No evidence of specific performance requirements for flaring, venting, and methane emissions was found in the sources consulted. Most regulators, including NOPSEMA, the Northern Territory’s DEPWS, Victoria’s DEECA, and Western Australia’s DMIRS, require an environment plan for each proposed petroleum activity, the plan necessarily demonstrating reduction of emissions or environmental impacts and risks to levels that are ALARP or acceptable.
According to Section 10 of the Offshore Petroleum (Royalty) Act, 2006, royalty is not payable if the Western Australia state minister “is satisfied that the petroleum has been flared or vented in connection with operations for the recovery of petroleum” and flaring and venting did not contravene the OPGGS Act, 2006 , and associated regulations.

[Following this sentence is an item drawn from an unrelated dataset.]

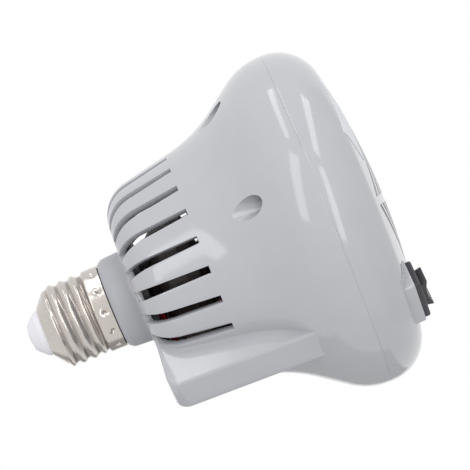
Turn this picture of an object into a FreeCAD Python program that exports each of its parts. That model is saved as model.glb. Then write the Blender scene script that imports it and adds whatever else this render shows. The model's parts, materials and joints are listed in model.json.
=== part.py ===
import FreeCAD, Part
import math
import os

import Sketcher

Vector = FreeCAD.Vector
Rotation = FreeCAD.Rotation
Placement = FreeCAD.Placement

# Screw-in fan heater for a brooder. +Z runs up the screw cap to the centre contact, whose tip is
# the origin, and the heater hangs below it. Every "depth" is a distance down from that tip.
SIZES = {
    # centre contact and insulating nose
    "contact_radius": 3.2,
    "contact_flat_radius": 1.8,
    "contact_proud": 0.4,
    "contact_disc": 0.5,
    "contact_stem_radius": 1.0,
    "nose_end_radius": 4.3,
    "nose_end_depth": 1.0,
    "nose_end_slope": 0.3,
    "nose_edge_round": 0.3,
    "nose_shoulder_round": 0.8,
    "nose_skirt_inset": 0.75,
    "nose_skirt_rise": 1.6,
    "nose_skirt_round": 2.5,
    "nose_flange": 0.9,
    "nose_tail": 0.6,
    # screw shell
    "lip_radius": 7.85,
    "lip_land": 0.2,
    "lip_depth": 5.2,
    "cone_drop": 3.4,
    "cone_round": 2.0,
    "thread_root_radius": 12.1,
    "thread_height": 0.95,
    "thread_pitch": 3.629,
    "thread_turns": 3.6,
    "thread_half_width": 1.05,
    "thread_crest_round": 0.45,
    "thread_run": 14.5,
    "thread_end_land": 0.7,
    "skirt_slope": 0.5,
    "skirt_length": 4.1,
    "shell_wall": 0.5,
    "press_gap": 0.06,
    "dimple_count": 12,
    "dimple_depth": 0.35,
    "dimple_ball": 1.5,
    "dimple_rise": 2.4,
    # rear housing
    "wall": 2.2,
    "neck_wall": 1.94,
    "collar_lip": 0.05,
    "collar_gap": 0.1,
    "collar_step": 1.6,
    "collar_top_inset": 0.4,
    "collar_slope": 1.5,
    "collar_round": 2.5,
    "collar_height": 8.1,
    "shoulder_radius": 31.6,
    "shoulder_round": 11.4,
    "waist_radius": 36.5,
    "drum_length": 24.3,
    "flare_step": 2.1,
    "flare_length": 10.0,
    "flare_share": 0.923,
    "rim_radius": 53.6,
    "bell_length": 20.6,
    "rim_round": 21.0,
    "rim_band": 7.1,
    # cooling slots of the rear housing
    "slot_step": 15.0,
    "slot_rear_width": 3.2,
    "slot_front_width": 1.9,
    "slot_inset": 9.1,
    "slot_end_rise": 0.3,
    # wire pod on the side of the rear housing
    "pod_width": 11.6,
    "pod_wall": 1.8,
    "pod_proud": 8.8,
    "pod_lean": 1.6,
    "pod_setback": 0.8,
    "pod_front_rise": 7.8,
    "pod_corner_round": 2.8,
    "pod_edge_round": 0.9,
    # case screws, their wells and their posts
    "well_inset": 9.9,
    "well_angle": 61.5,
    "well_radius": 3.2,
    "well_wall": 1.5,
    "well_floor_rise": 9.4,
    "well_floor_wall": 3.5,
    "post_step": 0.5,
    "case_screw_radius": 1.5,
    "case_screw_head_radius": 2.9,
    "case_screw_head": 2.0,
    "case_screw_length": 12.0,
    "screw_gap": 0.05,
    "drive_width": 0.7,
    "drive_depth": 0.8,
    # front cover
    "cover_band": 12.3,
    "cover_land": 0.66,
    "dome_flat_radius": 18.0,
    "dome_flat_share": 0.92,
    "dome_rise": 6.6,
    "lip_wall": 1.6,
    "lip_height": 3.0,
    "lip_gap": 0.4,
    # grille of the front cover
    "grille_margin": 1.0,
    "grille_pitch": 4.8,
    "grille_slot": 2.6,
    "grille_rib": 2.6,
    # rocker switch and its pedestal
    "switch_inset": 12.8,
    "pedestal_drop": 3.0,
    "pedestal_end_step": 0.9,
    "pedestal_side_step": 0.65,
    "pedestal_root": 5.0,
    "pedestal_corner_round": 1.2,
    "pedestal_edge_round": 0.4,
    "bezel_thickness": 1.8,
    "bezel_end_flange": 1.0,
    "bezel_side_flange": 0.65,
    "bezel_corner_round": 0.8,
    "bezel_edge_round": 0.6,
    "switch_end_wall": 0.8,
    "switch_side_wall": 1.05,
    "switch_body_depth": 11.0,
    "cutout_gap": 0.2,
    "rocker_length": 10.6,
    "rocker_width": 6.6,
    "rocker_end_gap": 0.4,
    "rocker_side_gap": 0.25,
    "rocker_proud": 2.2,
    "rocker_dish": 1.0,
    "rocker_sink": 4.2,
    "rocker_swing_room": 1.6,
    "rocker_waist_inset": 1.0,
    "rocker_waist_sink": 1.2,
    "rocker_foot_inset": 2.6,
    "pivot_radius": 0.9,
    "pivot_gap": 0.06,
    "pivot_end_wall": 0.3,
    "pivot_end_gap": 0.1,
    "terminal_width": 2.8,
    "terminal_thickness": 0.8,
    "terminal_length": 6.5,
    "terminal_root": 1.5,
    "terminal_pitch": 4.6,
    # blank label
    "label_length": 24.5,
    "label_width": 14.6,
    "label_inset": 24.2,
    "label_thickness": 0.15,
    "label_corner_round": 1.0,
    # motor, its bracket and the fan
    "bracket_thickness": 2.0,
    "bracket_notch": 6.0,
    "bracket_notch_length": 30.0,
    "pillar_radius": 2.4,
    "pillar_height": 3.0,
    "pillar_inset": 3.0,
    "peg_radius": 1.4,
    "peg_head_radius": 2.2,
    "peg_head": 1.2,
    "peg_inset": 4.1,
    "motor_screw_radius": 1.0,
    "motor_screw_head_radius": 1.8,
    "motor_screw_head": 1.2,
    "motor_screw_bite": 2.0,
    "motor_radius": 16.0,
    "motor_length": 13.0,
    "motor_round": 3.0,
    "motor_back": 2.0,
    "bearing_radius": 4.0,
    "bearing_height": 1.2,
    "shaft_radius": 1.0,
    "shaft_gap": 0.05,
    "shaft_end_gap": 0.3,
    "shaft_tail": 1.1,
    "fan_gap": 1.2,
    "hub_radius": 8.5,
    "hub_height": 8.0,
    "blade_count": 7,
    "fan_tip_gap": 5.3,
    "blade_chord": 10.0,
    "blade_thickness": 1.2,
    "blade_tilt": 32.0,
    # heater
    "heater_inset": 28.6,
    "heater_setback": 12.3,
    "frame_wall": 2.0,
    "frame_height": 16.0,
    "ear_step": 3.8,
    "ear_radius": 3.4,
    "ear_thickness": 2.4,
    "ledge_width": 3.0,
    "ledge_height": 1.5,
    "boss_radius": 2.8,
    "boss_hole_depth": 6.0,
    "heater_screw_radius": 1.2,
    "heater_screw_head_radius": 2.4,
    "heater_screw_head": 1.5,
    "heater_screw_length": 7.0,
    "fin_height": 12.0,
    "bar_width": 3.6,
    "fin_slits": 17,
    "fin_thickness": 0.9,
    "fin_rail": 1.0,
    "riser_thickness": 0.8,
    "riser_inset": 2.0,
    "riser_width": 4.8,
    "riser_height": 9.0,
    # thermal cut-out and fuse
    "cutout_length": 15.0,
    "cutout_width": 6.4,
    "cutout_height": 3.6,
    "cutout_shift": 6.0,
    "fuse_radius": 1.9,
    "fuse_length": 11.0,
    "fuse_start": 6.0,
    # circuit board
    "board_length": 32.0,
    "board_height": 18.0,
    "board_thickness": 1.6,
    "board_rise": 6.0,
    "capacitor_length": 13.0,
    "capacitor_height": 9.0,
    "capacitor_thickness": 5.5,
    "capacitor_edge": 3.0,
    "capacitor_rise": 4.0,
    "rectifier_side": 5.0,
    "rectifier_thickness": 2.5,
    "rectifier_edge": 10.0,
    "rectifier_rise": 5.0,
    # wires
    "wire_radius": 0.9,
    "wire_hole_gap": 0.1,
    "shell_wire_depth": 14.0,
}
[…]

In Queensland, according to the Petroleum and Gas (Production and Safety) Act, 2004 , an operator is exempt from paying petroleum royalty if the revenue commissioner is satisfied that the volumes flared or vented were part of exploration drilling (Section 591). The exemption applies to gas flared or vented during the production testing period but only up to 3 million cubic meters (Section 591A). As per Section 926, petroleum royalty is not payable for volumes flared or vented if approval was given under the Petroleum Act, 1923, before December 31, 2004.
In Western Australia, according to the Petroleum and Geothermal Energy Resources Act, 1967, and the Petroleum (Submerged Lands) Act, 1982 , operators may apply to the DMIRS for exemption from royalty payment for petroleum that—with the minister’s approval—is flared or vented in connection with petroleum recovery operations.
Under New South Wales’ Petroleum (Onshore) Act, 1991 , royalty is not payable if the minister approves gas flaring or venting (including of gas or other forms) for operations connected with petroleum recovery (Section 87).
In South Australia, according to the Petroleum and Geothermal Energy Act, 2000 , royalty is not payable if petroleum or any associated substance is “destroyed or dissipated in accordance with sound production practice” (Part 7).
In Tasmania, security deposits are required and must be high enough to cover environmental liability.